Another similar alternative to a convertible note or the SAFE is an option loan, which gives the investor giving the loan, in addition, an option to receive shares of the startup for an agreed price.
Also worth mentioning are profit sharing loans, in which the profit that is paid to the investor is dependent on the profit the startup is making.
Mezzanine financing enables the founders to retain the ownership of the startup meaning that it is a more flexible and founder-friendly alternative compared to traditional equity financing. Especially the SAFE discussed above is a very interesting new form of mezzanine financing with its flexibility and speed, whereby it has the potential to become the uncrowned king of the world of mezzanine financing.
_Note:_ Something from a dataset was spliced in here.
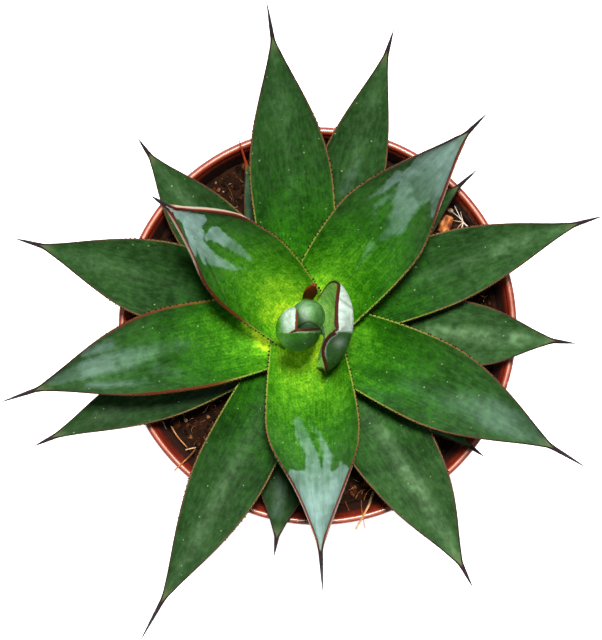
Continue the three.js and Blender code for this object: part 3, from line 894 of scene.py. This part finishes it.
def add_leaf(name, finish, toothed=True, adjust=None):
    """One leaf: its blade with half-round margins, its fields, and its teeth. adjust changes the fields."""
    upper, lower, known = blade_faces(name)
    bleach = np.linspace(*BLEACH_AND_HIGHLIGHT.get(name, (0.0, 0.0)), COLUMNS)
    rings, fields = rounded_blade(upper, lower, {**known, "bleach": np.broadcast_to(bleach, upper.shape[:2])})
    rise, across = fields["rise"], fields["across"]
    outer = smooth(0.45, 0.85, rise)  # the wax thins and its edge softens towards the foot
    wax, bloom, soft = stroke_field(WAX, name, rings)
    strength, depth, softness = stroke_field(CREASES_AND_SHADOWS, name, rings)
    right, left = BROWN.get(name, (0.0, 0.0))
    brown = np.where(across < 0, right, left) * smooth(0.2, 0.35, rise) * smooth(0.75, 0.6, rise)
    aside = across / np.abs(across).max(axis=1, keepdims=True)
    glow = painted_glow_field(name, rings)
    # painted light and shade: `glow` is given off as light, and on leaf_15 it also paints the base lime;
    # `crease` also carries painted shadows, and `dark` is painted shade
    fields.update(
        wax=wax * (0.4 + 0.6 * outer), bloom=bloom, soft=soft * (2.5 - 1.5 * outer), glow=glow,
        crease=strength * smooth(-0.5, 0.3, depth / softness) * (fields["under"] < 0.1),
        lime=lime_field(name, rings) * (1.05 - 0.25 * aside**2) + 0.25 * glow * (name == "leaf_15"),
        edge=fields["edge"] - 0.6 * brown,
        red=0.9 * brown + 1.7 * smooth(0.9, 0.97, rise) * (name == "leaf_01"),
        dark=PAINTED_SHADE.get(name, 0.0), film=LEAVES[name][FILM_AND_HIGHLIGHT],
    )
    if adjust:
        adjust(rings, fields)
    parts = [tube(rings, **fields)]
    if toothed:
        parts.append(teeth(name, upper, lower))
    add_piece(name, joined(parts), finish)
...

It is worth mentioning that to investors various forms of mezzanine financing can be riskier as mezzanine financing is considered a mixture of both equity and debt financing. That means that if the startup would for example go bankrupt, the investor that has given mezzanine financing would not get back any money before all “official” debts of the startup has been paid. Especially if your startup is in the early-stages, certain investors are not interested in offering mezzanine financing – or at least, not until the business model has been proven and the risks of investments are lower.